Publisher's Preface

I first met James Hawkins in our Asylum Hill neighborhood—a small part of a small city in a small state. The great appeal of this neighborhood is its great social diversity, and the people who live here value that diversity greatly. Not only is it stimulating (“fun”, most would say), but it probably also provides people with a much needed feeling of security. You will always fit in somehow, and you can expect comfortable social relations, not just in terms of race, gender or ethnicity, but also of individual personality.

So Asylum Hill was the meeting ground for myself (who just gets a kick out of walking its streets and meeting people) and James Hawkins, who was located here by social services. He was one of several “street poets” I encountered back in the 1990s and is the one with whom I've had regular contact ever since, although he recently moved back to be with family in Georgia.
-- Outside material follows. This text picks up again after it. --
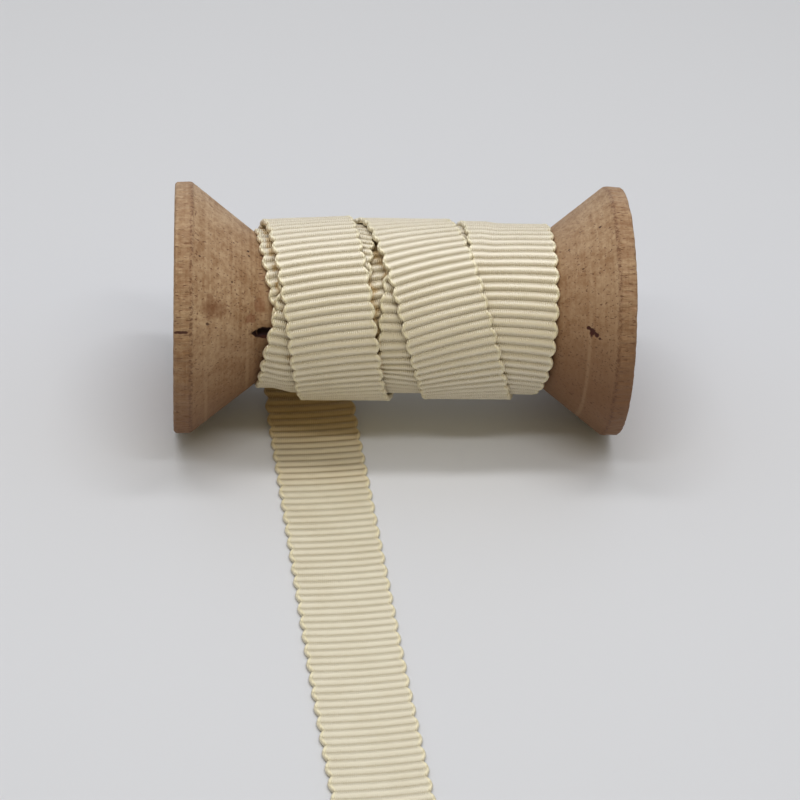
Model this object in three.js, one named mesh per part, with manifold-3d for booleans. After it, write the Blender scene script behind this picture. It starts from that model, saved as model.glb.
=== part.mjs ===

James' way to come to grips with his daemons, obviously more damaging to his spirit than most people have to endure, is to communicate concerning them. In that way he defines them for himself, and that helps him dislodge them to some extent from occupying the very center of his being. By communicating his daemons, James has won some territory he can call his own. It has been a long and difficult battle, with many ups and downs, but over the years much ground was won, although it is a battle for which he will never be able to claim total victory.

There are several ways in which James communicates his daemons: poetry, playing the flute, and importantly through personal conversation. This last has often exposed him to others who exploited his innocence in various ways. The neighborhood is filled with people who are desperate and must take advantage of every opportunity they can just to survive without much regard for moral niceties. Until recently, he has not enjoyed much security of person or property. One reason I put his poetry on line was that James' personal life was so much in shambles that it seemed the only way to preserve it.
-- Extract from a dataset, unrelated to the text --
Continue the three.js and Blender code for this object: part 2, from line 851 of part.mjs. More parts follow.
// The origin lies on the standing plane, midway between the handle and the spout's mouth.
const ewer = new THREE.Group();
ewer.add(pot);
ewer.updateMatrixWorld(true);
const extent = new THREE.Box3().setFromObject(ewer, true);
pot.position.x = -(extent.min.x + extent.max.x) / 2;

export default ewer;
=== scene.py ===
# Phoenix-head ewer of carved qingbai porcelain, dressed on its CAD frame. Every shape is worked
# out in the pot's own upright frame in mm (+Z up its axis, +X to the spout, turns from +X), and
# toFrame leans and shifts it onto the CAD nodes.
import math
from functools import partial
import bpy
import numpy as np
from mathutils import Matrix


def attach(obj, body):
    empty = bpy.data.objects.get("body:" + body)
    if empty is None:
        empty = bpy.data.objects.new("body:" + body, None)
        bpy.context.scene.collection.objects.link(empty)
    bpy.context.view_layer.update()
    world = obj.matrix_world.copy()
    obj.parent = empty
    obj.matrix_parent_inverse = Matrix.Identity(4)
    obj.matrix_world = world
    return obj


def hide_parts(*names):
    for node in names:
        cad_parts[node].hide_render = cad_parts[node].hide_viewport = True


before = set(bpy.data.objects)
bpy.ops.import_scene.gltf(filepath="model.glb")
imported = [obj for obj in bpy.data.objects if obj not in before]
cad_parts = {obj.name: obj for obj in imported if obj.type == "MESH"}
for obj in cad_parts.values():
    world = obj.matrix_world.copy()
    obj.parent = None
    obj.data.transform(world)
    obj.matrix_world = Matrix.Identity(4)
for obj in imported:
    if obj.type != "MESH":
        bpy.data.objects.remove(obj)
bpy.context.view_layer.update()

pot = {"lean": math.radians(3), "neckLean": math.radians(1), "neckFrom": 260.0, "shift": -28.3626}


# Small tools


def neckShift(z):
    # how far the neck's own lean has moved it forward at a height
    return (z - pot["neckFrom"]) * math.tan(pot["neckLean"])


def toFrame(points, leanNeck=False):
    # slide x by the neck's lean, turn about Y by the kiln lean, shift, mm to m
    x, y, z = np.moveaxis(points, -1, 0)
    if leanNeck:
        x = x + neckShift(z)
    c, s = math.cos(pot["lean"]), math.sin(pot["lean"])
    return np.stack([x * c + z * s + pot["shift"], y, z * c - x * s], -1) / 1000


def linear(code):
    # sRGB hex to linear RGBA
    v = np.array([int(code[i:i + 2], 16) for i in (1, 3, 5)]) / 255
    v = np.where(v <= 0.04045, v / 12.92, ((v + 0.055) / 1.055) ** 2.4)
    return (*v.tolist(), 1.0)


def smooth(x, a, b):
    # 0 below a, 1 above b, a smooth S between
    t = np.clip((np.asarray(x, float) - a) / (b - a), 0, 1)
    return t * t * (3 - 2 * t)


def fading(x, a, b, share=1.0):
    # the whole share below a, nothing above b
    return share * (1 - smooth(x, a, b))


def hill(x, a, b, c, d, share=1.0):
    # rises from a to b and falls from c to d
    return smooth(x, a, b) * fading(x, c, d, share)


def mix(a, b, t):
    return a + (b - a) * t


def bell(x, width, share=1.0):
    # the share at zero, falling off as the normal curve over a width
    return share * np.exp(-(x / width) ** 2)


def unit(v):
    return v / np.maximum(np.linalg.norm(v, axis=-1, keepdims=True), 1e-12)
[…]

James' poetry consists of three books, and to some extent these reflect steps in the evolution of his regaining some health. I leave it to the reader to grasp that uneven development. It may be that the third book of poetry will be his last, for he may no longer really need to produce more. He still speaks of writing, but I'm not sure anything will come of it. No matter; the poetry that he has written has at least served its purpose and stands as a monumnent to the creative spirit.